In this chapter you will learn how to read data from files, do some analysis and write the results to disk.
Reading and writing files is quite an essential part of programming as it is the first step for your program to communicate with the outside world. In most cases you will write programs that take data from some source, manipulates it in someway and writes some results out somewhere.
For example if you would write a survey, you could take input from participants on a webserver and save their answers in some files or in a database.

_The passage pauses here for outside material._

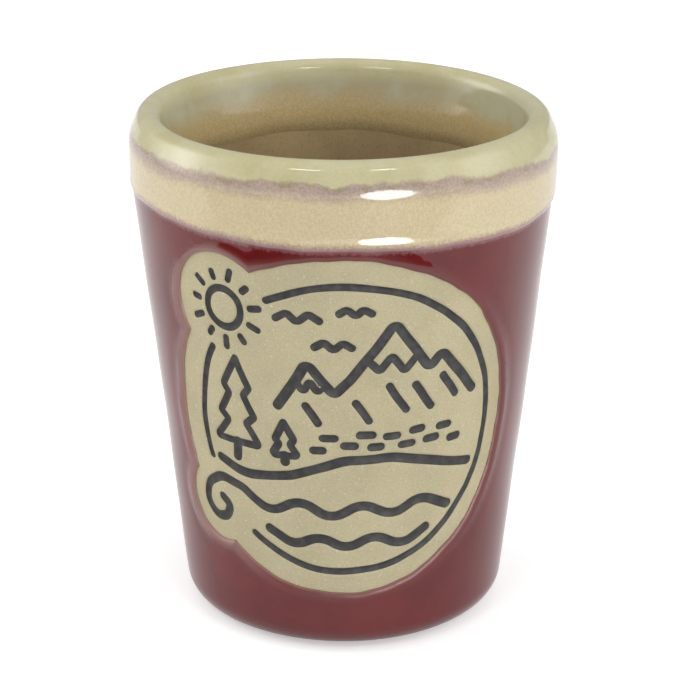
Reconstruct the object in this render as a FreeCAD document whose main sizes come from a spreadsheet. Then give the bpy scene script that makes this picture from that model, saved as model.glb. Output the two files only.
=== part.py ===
import FreeCAD, Part
import math
import os
import Sketcher
from FreeCAD import Vector

# Stoneware shot glass: a thrown clay cup with three coats of glaze and an engraved, stained emblem.
# Millimetres, +Z up. The origin is the centre of the foot ring on the plane the cup rests on,
# and the emblem faces -Y.

doc = FreeCAD.newDocument("shot_glass")
sheet = doc.addObject("Spreadsheet::Sheet", "dims")

SIZES = [
    # clay, outside
    ("cone_radius", 18.26),        # outer cone carried down to the resting plane
    ("wall_slope", 0.111),         # radius gained per millimetre of height
    ("underside_height", 0.75),
    ("base_round", 3.25),
    ("lip_radius", 24.10),         # widest part of the clay lip
    ("lip_round_start", 57.40),    # corner where the lip leaves the vertical
    ("swell_round", 37.0),         # easy curve from the cone into the lip
    ("lip_outer_round", 4.5),
    ("crest_radius", 23.00),
    ("crest_height", 59.85),
    ("crest_round", 0.9),
    # clay, inside
    ("mouth_radius", 21.65),
    ("mouth_round", 0.85),
    ("flare_slope", 0.26),         # the bore opens faster above this height
    ("flare_height", 54.5),
    ("flare_round", 12.0),
    ("bore_slope", 0.10),
    ("floor_height", 7.0),
    ("floor_round", 5.0),
    # foot
    ("foot_outer", 14.8),
    ("foot_inner", 11.6),
    ("foot_root", 1.0),            # the ring is carried up into the clay
    ("foot_round", 0.3),
    ("recess_height", 1.2),
    # glazes
    ("coat", 0.35),
    ("coat_doubled", 0.55),        # rim glaze lying over the other two
    ("burgundy_bottom", 15.4),     # bare clay inside this radius on the underside
    ("burgundy_top", 57.4),
    ("liner_top", 55.5),
    ("rim_line_outside", 50.9),
    ("rim_line_inside", 51.5),
    ("divide_low", 15.4),          # cone inside the clay wall that parts inside from outside
    ("divide_high", 22.5),
    # emblem
    ("emblem_height", 28.6),
    ("ring_radius", 17.9),
    ("ring_line", 0.90),
    ("drawn_line", 1.20),
    ("fine_line", 0.95),
    ("channel_depth", 0.45),
    ("stain_below", 0.10),         # stain surface below the clay surface
    ("band_bottom", 5.0),
    ("band_top", 52.0),
    ("band_clear", 1.0),           # how far the cutting band stands out of the clay
    ("window_radius", 20.9),
    ("window_shift_u", -0.6),
    ("window_shift_v", 0.2),
    ("sun_lobe_radius", 6.5),
    ("wave_lobe_radius", 4.9),
]
for row, (alias, value) in enumerate(SIZES, start=1):
    sheet.set("A%d" % row, alias)
    sheet.set("B%d" % row, str(value))
    sheet.setAlias("B%d" % row, alias)
doc.recompute()


def dim(alias):
    return float(sheet.get(alias))


def bind(obj, **expressions):
    """Drive properties of an object from the sheet; a double underscore stands for a dot."""
    for name, expression in expressions.items():
        obj.setExpression(name.replace("__", "."), expression)


# ---------------------------------------------------------------- turned bodies

def turned_body(name, corners):
    """Body turned about Z from corners given as (radius, height) expressions; None is the axis."""
    body = doc.addObject("PartDesign::Body", name)
    sketch = body.newObject("Sketcher::SketchObject", name + "_profile")
    plane = [f for f in body.Origin.OriginFeatures if f.Role == "XZ_Plane"][0]
    sketch.AttachmentSupport = (plane, [""])
    sketch.MapMode = "FlatFace"
    count = len(corners)
    start = [Vector(30 + 20 * math.cos(2 * math.pi * k / count),
                    30 + 20 * math.sin(2 * math.pi * k / count), 0) for k in range(count)]
    for k in range(count):
        sketch.addGeometry(Part.LineSegment(start[k], start[(k + 1) % count]), False)
    for k in range(count):
        sketch.addConstraint(Sketcher.Constraint("Coincident", k, 2, (k + 1) % count, 1))
    for k, (radius, height) in enumerate(corners):
        if radius is None:
            sketch.addConstraint(Sketcher.Constraint("PointOnObject", k, 1, -2))
        else:
            index = sketch.addConstraint(Sketcher.Constraint("DistanceX", -1, 1, k, 1, start[k].x))
            sketch.setExpression("Constraints[%d]" % index, radius)
        index = sketch.addConstraint(Sketcher.Constraint("DistanceY", -1, 1, k, 1, start[k].y))
        sketch.setExpression("Constraints[%d]" % index, height)
    doc.recompute()
    turn = body.newObject("PartDesign::Revolution", name + "_turn")
    turn.Profile = sketch
    turn.ReferenceAxis = (sketch, ["V_Axis"])
    turn.Angle = 360
    doc.recompute()
    return body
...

When the survey is over you would read these results in and do some analysis on the data you have collected, maybe do some visualizations and save your results.
In NLP, you often process files containing raw texts with some code and write the results to some other file.
os and globWe use some materials from this other Python course.
If you have any questions about this chapter, please refer to the forum on Canvas.
In Python, you can read the content of a file, store it as the type of object that you need (string, list, etc.) and manipulate it (e.g. replacing or removing words). You can also write new content to an existing or a new file.
Here, we will discuss how to:
To open a file, we need to associate the file on disk with a variable in Python. First, we tell Python where the file is stored on your disk. The location of your file is often referred to as the file path.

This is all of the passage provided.